Written request =
Write the material out again in full, exactly.

Raw data =
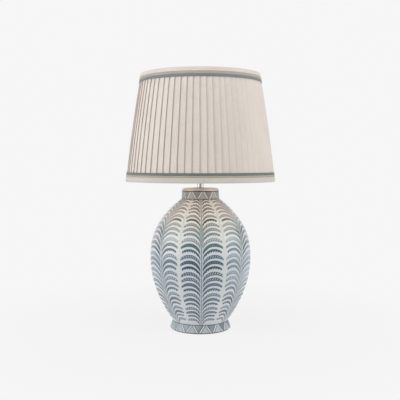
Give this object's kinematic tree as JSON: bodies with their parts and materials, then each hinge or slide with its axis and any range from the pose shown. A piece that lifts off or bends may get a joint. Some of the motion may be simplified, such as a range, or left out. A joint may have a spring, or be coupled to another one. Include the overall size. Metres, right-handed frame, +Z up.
{
  "type": "table lamp",
  "caption": "Table lamp with a glazed, painted ceramic vase base, a metal neck cap and stem, and a tapered pleated fabric shade with ribbon trims.",
  "frame": {"origin": "centre of the felt's resting face, on the lamp's axis", "axes": "+Z up along the lamp's axis; the picture's front is -Y; +Y points out of the cable exit at the back; +X is the way the switch bar is pushed"},
  "size_m": [0.356, 0.356, 0.6053],
  "materials": {
    "glazed_ceramic": "gloss glaze, painted fronds and zigzag bands in blue, slate and taupe on an off-white ground",
    "antique_gold": "satin, antique gold",
    "polished_nickel": "polished",
    "zinc_steel": "zinc plated",
    "brass_contact": "satin",
    "white_holder": "gloss",
    "insulator": "matte",
    "bulb_metal": "satin",
    "bulb_black_glass": "gloss",
    "bulb_collar": "matte",
    "led_board": "matte",
    "opal_glass": "opal",
    "felt": "felt",
    "grommet_rubber": "matte",
    "gasket_rubber": "matte",
    "cork": "cork",
    "frame_white": "white powder coat",
    "lining": "plain weave lining",
    "pleated_cloth": "ivory cotton in knife pleats",
    "cream_binding": "woven binding",
    "olive_ribbon": "woven ribbon",
    "blue_ribbon": "woven ribbon"
  },
  "bodies": {
    "lamp_base": {"vase_body": "glazed_ceramic", "felt_pad": "felt", "cable_grommet": "grommet_rubber", "cork_washer": "cork", "steel_washer": "zinc_steel", "base_nut": "zinc_steel", "threaded_rod": "zinc_steel", "neck_gasket": "gasket_rubber", "neck_cap": "antique_gold", "stem_tube": "polished_nickel", "stem_nut": "polished_nickel", "lampholder_base": "white_holder", "lampholder_skirt": "white_holder", "lampholder_core": "insulator", "screw_shell": "brass_contact", "centre_contact": "brass_contact", "terminal_screws": "brass_contact", "lower_shade_ring": "white_holder", "upper_shade_ring": "white_holder", "bulb_tip": "bulb_metal", "bulb_insulator": "bulb_black_glass", "bulb_screw_cap": "bulb_metal", "bulb_collar": "bulb_collar", "led_board": "led_board", "bulb_globe": "opal_glass"},
    "switch": {"switch_bar": "white_holder"},
    "shade": {"fitting_ring": "frame_white", "shade_arms": "frame_white", "bottom_wire_ring": "frame_white", "top_wire_ring": "frame_white", "shade_struts": "frame_white", "shade_lining": "lining", "pleated_cover": "pleated_cloth", "bottom_binding": "cream_binding", "bottom_olive_ribbon": "olive_ribbon", "bottom_blue_ribbon": "blue_ribbon", "top_binding": "cream_binding", "top_olive_ribbon": "olive_ribbon", "top_blue_ribbon": "blue_ribbon"}
  },
  "joints": [
    {"name": "switch_push", "type": "slide", "parent": "lamp_base", "child": "switch", "axis": [1, 0, 0], "range_m": [0, 0.006]},
    {"name": "shade_turn", "type": "hinge", "parent": "lamp_base", "child": "shade", "pos_m": [0, 0, 0.3913], "axis": [0, 0, 1], "continuous": true}
  ]
}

Output below =
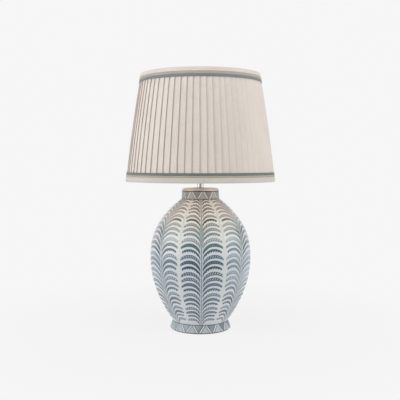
Give this object's kinematic tree as JSON: bodies with their parts and materials, then each hinge or slide with its axis and any range from the pose shown. A piece that lifts off or bends may get a joint. Some of the motion may be simplified, such as a range, or left out. A joint may have a spring, or be coupled to another one. Include the overall size. Metres, right-handed frame, +Z up.
{
  "type": "table lamp",
  "caption": "Table lamp with a glazed, painted ceramic vase base, a metal neck cap and stem, and a tapered pleated fabric shade with ribbon trims.",
  "frame": {"origin": "centre of the felt's resting face, on the lamp's axis", "axes": "+Z up along the lamp's axis; the picture's front is -Y; +Y points out of the cable exit at the back; +X is the way the switch bar is pushed"},
  "size_m": [0.356, 0.356, 0.6053],
  "materials": {
    "glazed_ceramic": "gloss glaze, painted fronds and zigzag bands in blue, slate and taupe on an off-white ground",
    "antique_gold": "satin, antique gold",
    "polished_nickel": "polished",
    "zinc_steel": "zinc plated",
    "brass_contact": "satin",
    "white_holder": "gloss",
    "insulator": "matte",
    "bulb_metal": "satin",
    "bulb_black_glass": "gloss",
    "bulb_collar": "matte",
    "led_board": "matte",
    "opal_glass": "opal",
    "felt": "felt",
    "grommet_rubber": "matte",
    "gasket_rubber": "matte",
    "cork": "cork",
    "frame_white": "white powder coat",
    "lining": "plain weave lining",
    "pleated_cloth": "ivory cotton in knife pleats",
    "cream_binding": "woven binding",
    "olive_ribbon": "woven ribbon",
    "blue_ribbon": "woven ribbon"
  },
  "bodies": {
    "lamp_base": {"vase_body": "glazed_ceramic", "felt_pad": "felt", "cable_grommet": "grommet_rubber", "cork_washer": "cork", "steel_washer": "zinc_steel", "base_nut": "zinc_steel", "threaded_rod": "zinc_steel", "neck_gasket": "gasket_rubber", "neck_cap": "antique_gold", "stem_tube": "polished_nickel", "stem_nut": "polished_nickel", "lampholder_base": "white_holder", "lampholder_skirt": "white_holder", "lampholder_core": "insulator", "screw_shell": "brass_contact", "centre_contact": "brass_contact", "terminal_screws": "brass_contact", "lower_shade_ring": "white_holder", "upper_shade_ring": "white_holder", "bulb_tip": "bulb_metal", "bulb_insulator": "bulb_black_glass", "bulb_screw_cap": "bulb_metal", "bulb_collar": "bulb_collar", "led_board": "led_board", "bulb_globe": "opal_glass"},
    "switch": {"switch_bar": "white_holder"},
    "shade": {"fitting_ring": "frame_white", "shade_arms": "frame_white", "bottom_wire_ring": "frame_white", "top_wire_ring": "frame_white", "shade_struts": "frame_white", "shade_lining": "lining", "pleated_cover": "pleated_cloth", "bottom_binding": "cream_binding", "bottom_olive_ribbon": "olive_ribbon", "bottom_blue_ribbon": "blue_ribbon", "top_binding": "cream_binding", "top_olive_ribbon": "olive_ribbon", "top_blue_ribbon": "blue_ribbon"}
  },
  "joints": [
    {"name": "switch_push", "type": "slide", "parent": "lamp_base", "child": "switch", "axis": [1, 0, 0], "range_m": [0, 0.006]},
    {"name": "shade_turn", "type": "hinge", "parent": "lamp_base", "child": "shade", "pos_m": [0, 0, 0.3913], "axis": [0, 0, 1], "continuous": true}
  ]
}